6:20 - we head downstairs to make breakfast (and coffee...that's the most important part)

6:25 - put in the first load of laundry

6:35 - Gabriella eats all of her eggs and is ready to roll...

6:45 - we play, and play, and play (mostly with her tea set) while I get even more laundry done and the little angel even let me put all the dishes away from the night before

7:55 - head upstairs and put on more Pooh (yes, I am a bad mama but I needed to fold a laundry)

8:25 - back downstairs for more laundry and more coffee...

8:40 - finally get G dressed and set her free in our room to play so I can get ready to go

The rest of the day consisted of running errands, going to the University to meet with the student officers of the Catholic Students group (all with the angel, yes, she was an angel all day, napped for a bit in the car, smiled at everyone we saw, talked and talked and sang, it was wonderful...until we got back home...I had felt SO accomplished until we got home...

now, onto the rest of the evening:

4:45 - start making dinner which was leftover tomato soup (a variation of this recipe) from Ash Wednesday and grilled cheese

5:25 - sit down for dinner with a slightly whiny Gabriella (though I must say, she did a great job doing the Sign of the Cross for grace...but I'm not holding my breath on it being a habit yet)

5:32 - Gabriella starts screaming at the top of her lungs to get out of her chair

5:42 - Still crying, Marty tells her that she can't get out of her chair until she stops crying

5:43 - she stops (what!?!?!??!)

5:47 - Gabriella and Marty head upstairs to get ready for bed...she really needs her bed at this point!

6:03 - I meet them upstairs for bath time and snuggles in our bed...normally our favorite time...normally...

I'll spare you the rest...but I will say that her lung capacity and her stamina are fantastic...I think poor Marty was going to have a nervous breakdown because of screams of stubbornness.  He went into her to rub her back, tell her stories, sternly tell her she was fine and mommy and daddy were right around the corner...all to no avail...

And now our day has started waaaaay too early...(I wish my eyes could open that wide right now)


but at least there is coffee in the house and Winnie the Pooh on netflix and the knowledge that we are having dinner with Marty's wonderful cousins who are fantastic parents of 3 (almost 4) girls and I will be pumping them for information on how they handle the 'girl tantrums' that hopefully they have conquered.

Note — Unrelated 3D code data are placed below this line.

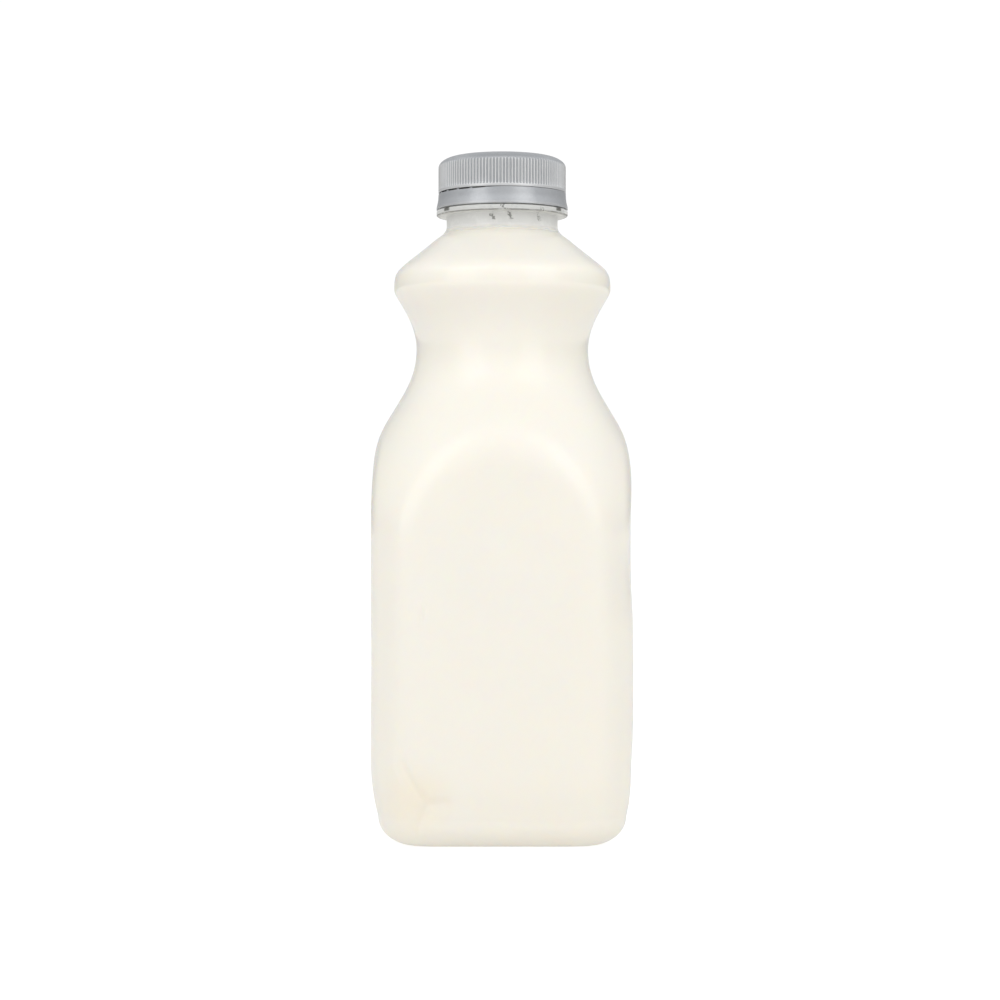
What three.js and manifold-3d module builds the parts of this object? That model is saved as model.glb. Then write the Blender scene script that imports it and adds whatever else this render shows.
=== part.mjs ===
// A one-litre-class milk bottle with a screw cap, in millimetres, +Z up.
// The origin is the middle of the standing ring, on the surface that the bottle stands on.
//
// The bottle is one clear moulding: a round body cut by four flat faces, a waist, a collar and a
// threaded neck finish. A ribbed cap with a sealing disc screws on it, a tear band stays on the
// neck below the cap, and the milk stands up to the foot of the neck.

import * as THREE from 'three';
import { mergeVertices } from 'three/addons/utils/BufferGeometryUtils.js';
import Module from 'manifold-3d';

// Body of the bottle
const FACE_HALF_WIDTH = 41.75; // axis to each of the four flat faces
const CORNER_REACH = 9.65; // how far the round body stands out past the flat faces at the corners
const BODY_HEIGHT = 127; // floor to the top of the arched faces
const ARCH_HEIGHT = 30; // of the round-over at the top of the corners
const HEEL_HEIGHT = 9; // of the rounded bottom edge
const HEEL_SPREAD = 12.2; // how far the bottom edge rounds inwards
const HEEL_TAPER = 2.3; // how far the faces lean in above the heel
const TAPER_HEIGHT = 13; // of the leaning part of the faces
const PUSH_UP_RADIUS = 21; // of the hollow under the base
const PUSH_UP_HEIGHT = 4;
const WALL = 0.8;

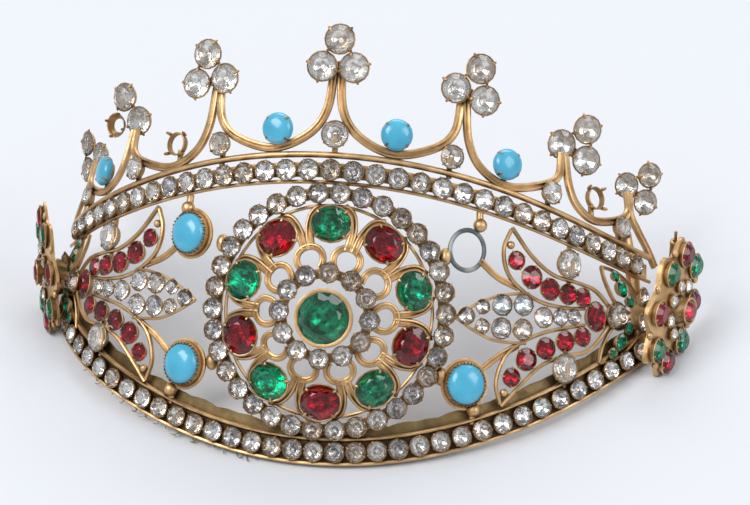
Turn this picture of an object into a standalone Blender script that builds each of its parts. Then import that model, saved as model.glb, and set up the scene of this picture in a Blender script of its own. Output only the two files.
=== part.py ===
"""Gilt metal tiara with a pierced, leaning front wall set with paste stones.

The wall is a cone. Every piece is laid out flat on the unrolled cone (x to the
right, y up the wall, n outward, in millimetres) and wall() rolls it up, tips it
back onto the table and gives metres. Front is -Y, up is +Z.
"""
import math
import bpy
import bmesh
from mathutils import Vector, Matrix

MM = 0.001

# Driving dimensions, millimetres and degrees
CONE_RADIUS = 75.0          # radius of the wall at the level y = 0
CONE_LEAN = 28.8            # wall's lean from the cone's own axis
TIP_BACK = 10.0             # the cone's axis leans back by this when it rests on the table
MERGE_ANGLES = (4.5, 4.0, 3.5, 3.0, 2.5, 2.0, 1.5, 1.0, 0.5)   # faces of a fused body that meet flatter join
STONE = 4.0                 # small stones across
LOWER_COUNT, UPPER_COUNT = 35, 33
END_X = 78.0                # the bands end here, under the side rosettes

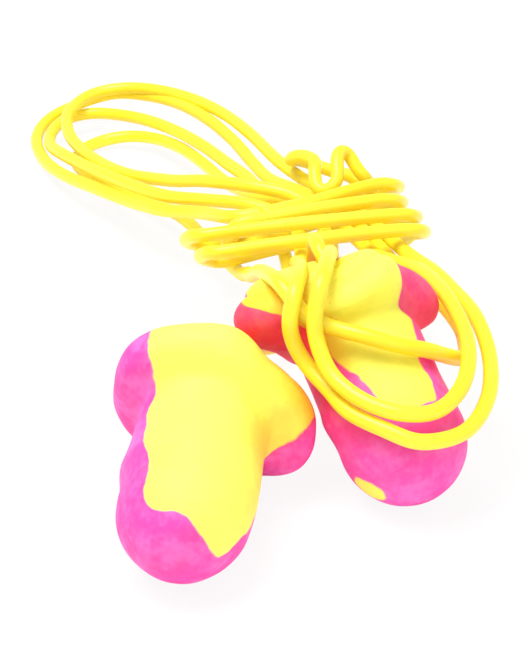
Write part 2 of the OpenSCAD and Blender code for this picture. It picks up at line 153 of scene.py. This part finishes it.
# ------------------------------------------------------------------ the cord's run
# places the cord passes through, x y z, in order from the front plug to the rear plug
RUNS = {
    "lead": [
        FRONT.exit, FRONT.exit + 1.6 * FRONT.axis, [-2.6, -18.6, 9.6], [-0.4, -12.6, 5.4],
        [2, -4.5, 1.6], [3.1, 3.5, 0.9], [2.7, 10.5, 2.2], [1.4, 15.2, 5]],
    "far_second": [
        [0, 19, 7], [-2, 23.5, 7.6], [-4.6, 29.5, 6.8], [-7.6, 36.6, 5.8], [-11.2, 43.4, 4.8],
        [-15.2, 49.2, 3.8], [-19.2, 53, 3], [-23, 54.8, 2.5], [-26.2, 54, 2.2],
        [-28, 50.4, 2.2], [-28, 44.6, 2.6], [-25.6, 37.6, 3.6], [-21.4, 30.2, 5],
        [-16.7, 23.4, 6.6], [-11.6, 18, 8], [-6.6, 14, 9.4], [-2.2, 11.2, 10.3],
        [1.5, 8.8, 10.2], [3.4, 5.2, 10.1]],
    "near_outer": [
        [3.9, 1, 10.1], [3.8, -3, 10.4], [3.6, -6.4, 12.4], [3.2, -13, 17.5], [3.4, -21, 21.4],
        [2.9, -27, 21.5], [2.3, -29, 18.7], [2.6, -28.6, 15.7], [3.8, -29, 13.4],
        [5.9, -31.3, 12], [7.7, -34.3, 11.4], [10.8, -36.6, 11], [14.2, -37.7, 10.3],
        [18.4, -35.2, 9.8], [21, -30, 10.2], [21.7, -24, 11.2], [20.9, -17.5, 12],
        [19.2, -11, 11.5], [17.7, -6.2, 11], [15.7, -2, 10.5]],
    "far_top": [
        [13.6, 3.5, 9.9], [11.2, 9.5, 9.5], [8.4, 14.5, 9.3], [5, 19, 9.3], [2.6, 23.4, 9.1],
        [1, 27, 8.9], [-1.8, 35.6, 8], [-5.1, 43.4, 7.2], [-9.1, 49.8, 6.5],
        [-13.7, 54.4, 5.9], [-18.1, 56.9, 5.3], [-21.9, 57, 4.8], [-24.6, 54.8, 4.5],
        [-25.7, 50, 4.5], [-25, 43.8, 4.8], [-23, 37.6, 5.6], [-20, 32.2, 6.6],
        [-16.2, 26.6, 7.8], [-11.6, 21.4, 9.2], [-9.4, 19.1, 9.8], [-6.9, 17, 10.4],
        [-1.8, 13.8, 11.3], [3, 11.6, 11.2], [5.8, 8.4, 10.5], [6.6, 4.5, 10.2]],
    "near_inner": [
        [6.7, 1, 10.3], [6.6, -3, 10.5], [6.6, -6.4, 12.8], [6.6, -13, 18.6], [6.1, -21, 22.7],
        [5.3, -27.2, 22.4], [4.6, -29.2, 19.4], [4.8, -30, 16.4], [6.2, -32.2, 14],
        [9, -35, 13], [12.6, -36.4, 12.5], [16, -35, 12.1], [18.6, -30.6, 12.4],
        [19.4, -24.6, 13.3], [18.1, -17.6, 14], [16.3, -11, 13.3], [14.6, -6.4, 11.9],
        [13.2, -3.6, 10.9], [11.5, 0, 10], [9.4, 5, 9.7], [7, 9.5, 9.4], [4.3, 12.6, 9.3],
        [2, 14.8, 9.2]],
    "far_low": [
        [-0.8, 17, 8.5], [-3, 21.4, 7.2], [-5.2, 27, 5.8], [-7.9, 35, 4.4], [-11, 42, 3.3],
        [-14.5, 47, 2.3], [-18.2, 49.2, 1.6], [-21.6, 48.8, 1.1], [-24, 46.2, 0.9],
        [-24.3, 42, 0.9], [-21.8, 37.4, 1], [-18, 33, 1.2], [-14, 28.8, 1.8],
        [-10.8, 24, 2.8], [-8.4, 18.6, 3.6], [-6.5, 13.5, 3.8]],
    "near_cross": [
        [-4.4, 9.6, 3.9], [-2.6, 4.4, 5], [-1.8, -2, 8.8], [-1.6, -6, 11.3],
        [-1.3, -10.4, 13.9], [-0.3, -18.5, 18.2], [1.2, -24.7, 19.8], [2.8, -27.2, 18.8],
        [4.2, -28, 17.7], [6.4, -28.4, 16.9], [9.2, -29.4, 16.6], [12.2, -29.8, 15.9],
        [15.2, -28.6, 14.6], [17.5, -26.4, 12.6], [19.2, -23.6, 10.8], [19.9, -19.5, 9.5],
        [19.8, -15, 9.1], [18.3, -9.5, 9], [16.6, -6.2, 9], [15, -3.4, 9.1],
        [13.7, -0.6, 9.3], [11.7, 4, 9.6], [9.3, 9.3, 9.5], [6.4, 13.8, 9.3], [3.2, 17.8, 9]],
    "far_outer": [
        [0.6, 22.4, 8], [-1.4, 28.6, 7.2], [-4, 37, 6.2], [-7.4, 44.8, 5.4], [-11.2, 51, 4.8],
        [-15.4, 55.7, 4], [-20.3, 58.2, 3.5], [-25.2, 57.6, 2.7], [-29, 54, 2],
        [-30.2, 48.6, 1.6], [-28.5, 41, 1.9], [-25.3, 33.6, 2.8], [-20.5, 26.4, 4.2],
        [-16, 20.6, 5.6], [-13.8, 18.1, 6.4], [-11.6, 15.8, 7.2], [-7.4, 11.6, 9]],
    "wrap": wrap_run(),
    "tail": [
        [15.8, 11.2, 5.8], [14.3, 15, 4.9], [12.9, 17.5, 6.8], [12.4, 17.4, 9.2],
        [11.6, 16.3, 11], [10.7, 16.5, 12], [9.8, 17.5, 13.2], [9, 17.3, 14],
        [8.3, 16.2, 14.1], [8.2, 14.7, 13.3], [8.2, 13.5, 12.3], [7.5, 12.9, 11.5],
        [6.6, 13, 11.1], [5.8, 13.8, 11.4], [5.7, 15.7, 12.6], [5.7, 17.3, 12.8],
        [4.6, 18.6, 12.8], [3.4, 19.3, 12.4], [3, 20, 11.6], [3.4, 21.3, 11.2],
        [5.1, 22.5, 10.2], [7.6, 22.5, 9.2], [10.2, 21.9, 8.6], [11.4, 21.8, 7],
        [10.6, 22, 5.1], [9, 21.2, 3.2], [8, 18.6, 1.8], [8, 14, 1], [8.4, 9, 0.9],
        [8, 3, 1.5], [6.8, -4, 4.6], [5.9, -7.6, 9.2], [5.1, -9.7, 13.2], [4.9, -11.2, 16.4],
        [5, -12.9, 18], REAR.exit + 1.5 * REAR.axis, REAR.exit],
}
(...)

In other exciting news (about food) I am making a hearty, sausage & kale soup for dinner tonight as well as these Brazilian Cheese Rolls (they're even gluten free if that's what floats your boat)


If you do anything today that involves baking, I highly recommend these rolls...you can find tapioca flour in most local grocery stores and these are seriously the easiest rolls that you will get LOADS of compliments on.  I first had these rolls at Marty's favorite restaurant Fogo de Chao and literally could eat them every day so I was thrilled when I found the recipe!  You won't regret trying these.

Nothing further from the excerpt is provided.